- The task
Reproduce the data in its entirety, exactly as supplied.

* Start Data lines *

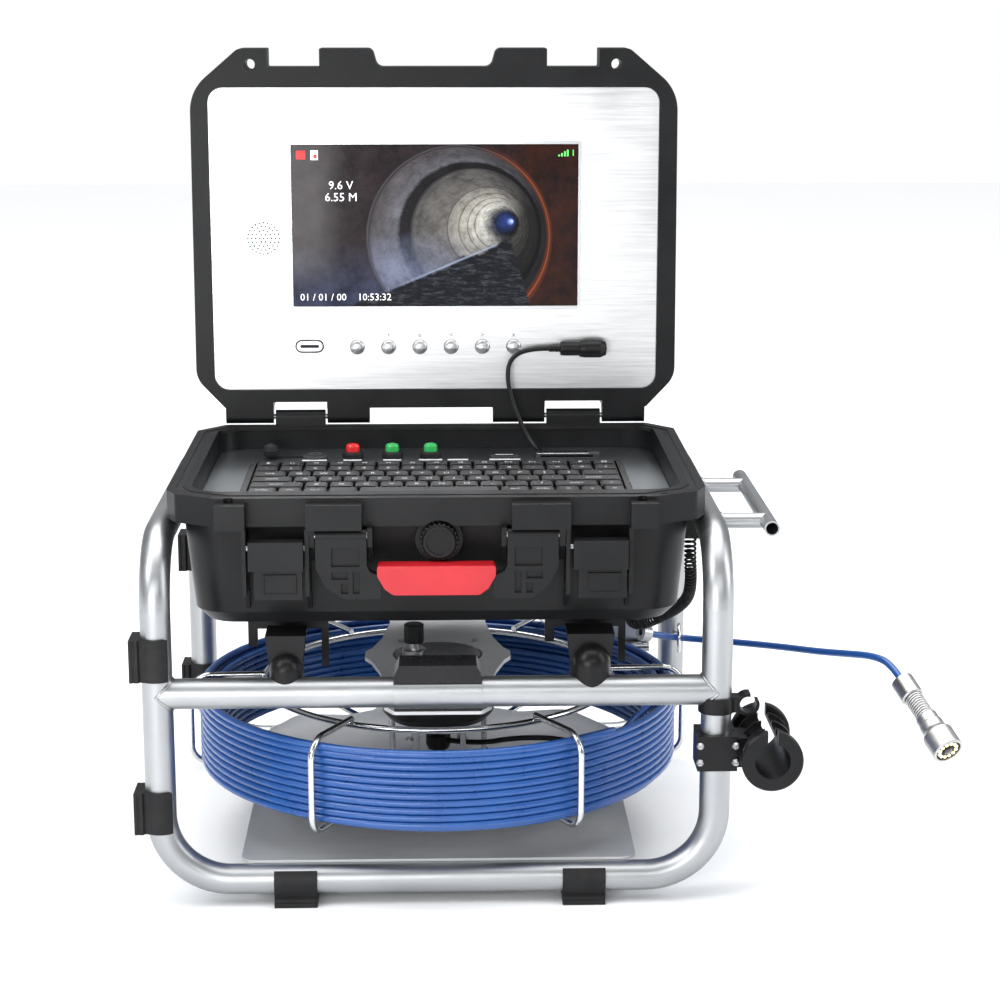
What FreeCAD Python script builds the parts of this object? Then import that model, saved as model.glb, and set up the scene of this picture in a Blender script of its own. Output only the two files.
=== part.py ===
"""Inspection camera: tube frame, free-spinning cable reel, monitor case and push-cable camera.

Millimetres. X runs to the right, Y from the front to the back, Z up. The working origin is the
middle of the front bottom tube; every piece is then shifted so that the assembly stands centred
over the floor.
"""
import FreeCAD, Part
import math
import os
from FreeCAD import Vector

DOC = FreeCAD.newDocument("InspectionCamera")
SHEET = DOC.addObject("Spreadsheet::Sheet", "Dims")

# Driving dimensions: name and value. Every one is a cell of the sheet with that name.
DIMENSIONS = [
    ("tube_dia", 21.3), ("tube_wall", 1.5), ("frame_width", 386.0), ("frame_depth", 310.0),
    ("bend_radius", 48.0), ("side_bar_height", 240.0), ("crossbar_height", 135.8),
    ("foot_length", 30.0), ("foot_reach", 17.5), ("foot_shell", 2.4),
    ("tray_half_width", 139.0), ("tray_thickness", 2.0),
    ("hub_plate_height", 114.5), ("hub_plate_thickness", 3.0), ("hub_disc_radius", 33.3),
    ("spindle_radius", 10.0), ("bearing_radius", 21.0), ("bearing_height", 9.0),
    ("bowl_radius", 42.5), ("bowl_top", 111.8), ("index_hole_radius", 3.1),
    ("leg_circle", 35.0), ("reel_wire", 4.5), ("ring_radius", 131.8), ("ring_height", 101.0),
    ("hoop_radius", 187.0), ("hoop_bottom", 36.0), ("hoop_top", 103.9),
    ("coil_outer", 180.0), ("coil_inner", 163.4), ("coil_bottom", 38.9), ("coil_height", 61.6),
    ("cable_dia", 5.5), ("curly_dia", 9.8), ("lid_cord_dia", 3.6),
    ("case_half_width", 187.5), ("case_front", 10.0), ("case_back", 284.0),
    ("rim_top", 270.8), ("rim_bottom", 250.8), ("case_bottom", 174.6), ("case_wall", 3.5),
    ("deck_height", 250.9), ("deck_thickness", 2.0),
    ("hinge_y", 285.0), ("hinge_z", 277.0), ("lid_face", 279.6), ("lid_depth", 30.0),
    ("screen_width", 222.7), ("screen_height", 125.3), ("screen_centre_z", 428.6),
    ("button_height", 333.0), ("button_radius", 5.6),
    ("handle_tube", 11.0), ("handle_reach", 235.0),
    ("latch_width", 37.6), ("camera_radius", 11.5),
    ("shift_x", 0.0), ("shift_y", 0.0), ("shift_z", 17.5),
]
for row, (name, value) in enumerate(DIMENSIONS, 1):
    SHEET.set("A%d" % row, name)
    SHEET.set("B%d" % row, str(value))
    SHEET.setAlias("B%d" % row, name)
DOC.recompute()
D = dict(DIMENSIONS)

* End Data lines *

- Answer below
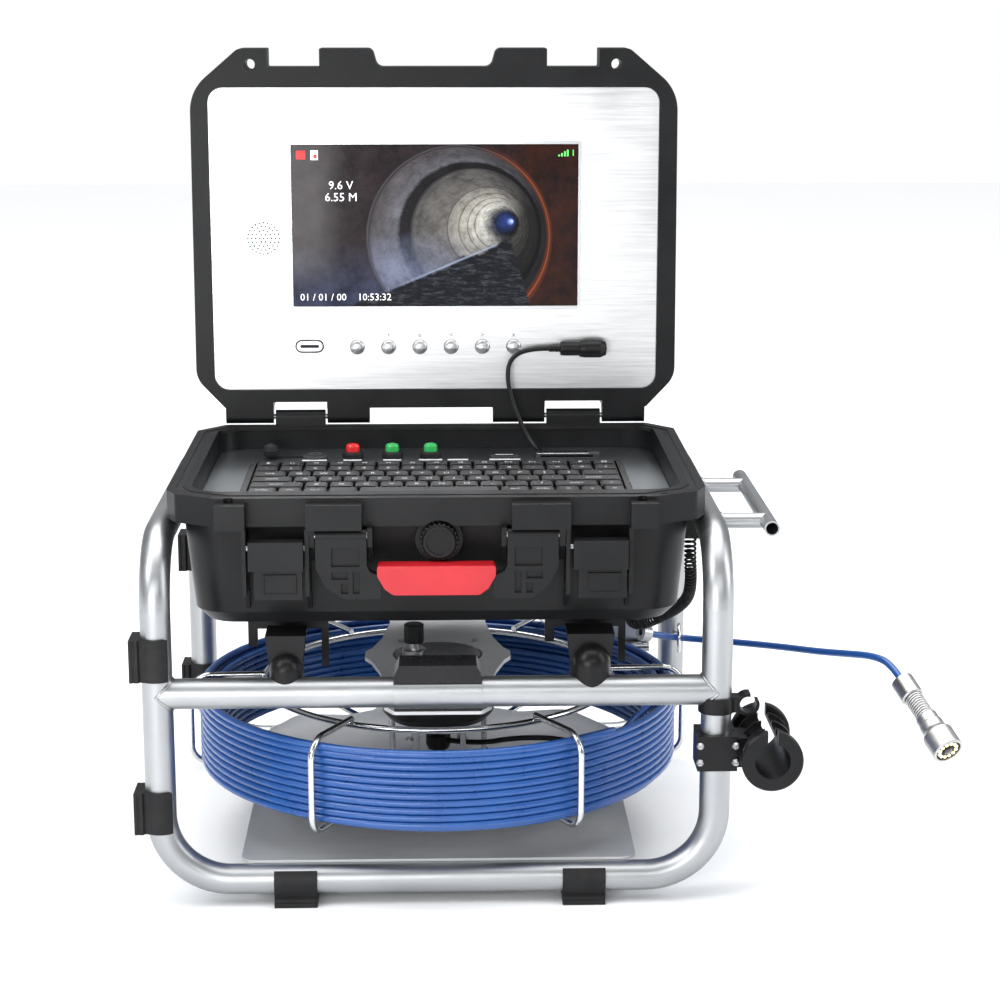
What FreeCAD Python script builds the parts of this object? Then import that model, saved as model.glb, and set up the scene of this picture in a Blender script of its own. Output only the two files.
=== part.py ===
"""Inspection camera: tube frame, free-spinning cable reel, monitor case and push-cable camera.

Millimetres. X runs to the right, Y from the front to the back, Z up. The working origin is the
middle of the front bottom tube; every piece is then shifted so that the assembly stands centred
over the floor.
"""
import FreeCAD, Part
import math
import os
from FreeCAD import Vector

DOC = FreeCAD.newDocument("InspectionCamera")
SHEET = DOC.addObject("Spreadsheet::Sheet", "Dims")

# Driving dimensions: name and value. Every one is a cell of the sheet with that name.
DIMENSIONS = [
    ("tube_dia", 21.3), ("tube_wall", 1.5), ("frame_width", 386.0), ("frame_depth", 310.0),
    ("bend_radius", 48.0), ("side_bar_height", 240.0), ("crossbar_height", 135.8),
    ("foot_length", 30.0), ("foot_reach", 17.5), ("foot_shell", 2.4),
    ("tray_half_width", 139.0), ("tray_thickness", 2.0),
    ("hub_plate_height", 114.5), ("hub_plate_thickness", 3.0), ("hub_disc_radius", 33.3),
    ("spindle_radius", 10.0), ("bearing_radius", 21.0), ("bearing_height", 9.0),
    ("bowl_radius", 42.5), ("bowl_top", 111.8), ("index_hole_radius", 3.1),
    ("leg_circle", 35.0), ("reel_wire", 4.5), ("ring_radius", 131.8), ("ring_height", 101.0),
    ("hoop_radius", 187.0), ("hoop_bottom", 36.0), ("hoop_top", 103.9),
    ("coil_outer", 180.0), ("coil_inner", 163.4), ("coil_bottom", 38.9), ("coil_height", 61.6),
    ("cable_dia", 5.5), ("curly_dia", 9.8), ("lid_cord_dia", 3.6),
    ("case_half_width", 187.5), ("case_front", 10.0), ("case_back", 284.0),
    ("rim_top", 270.8), ("rim_bottom", 250.8), ("case_bottom", 174.6), ("case_wall", 3.5),
    ("deck_height", 250.9), ("deck_thickness", 2.0),
    ("hinge_y", 285.0), ("hinge_z", 277.0), ("lid_face", 279.6), ("lid_depth", 30.0),
    ("screen_width", 222.7), ("screen_height", 125.3), ("screen_centre_z", 428.6),
    ("button_height", 333.0), ("button_radius", 5.6),
    ("handle_tube", 11.0), ("handle_reach", 235.0),
    ("latch_width", 37.6), ("camera_radius", 11.5),
    ("shift_x", 0.0), ("shift_y", 0.0), ("shift_z", 17.5),
]
for row, (name, value) in enumerate(DIMENSIONS, 1):
    SHEET.set("A%d" % row, name)
    SHEET.set("B%d" % row, str(value))
    SHEET.setAlias("B%d" % row, name)
DOC.recompute()
D = dict(DIMENSIONS)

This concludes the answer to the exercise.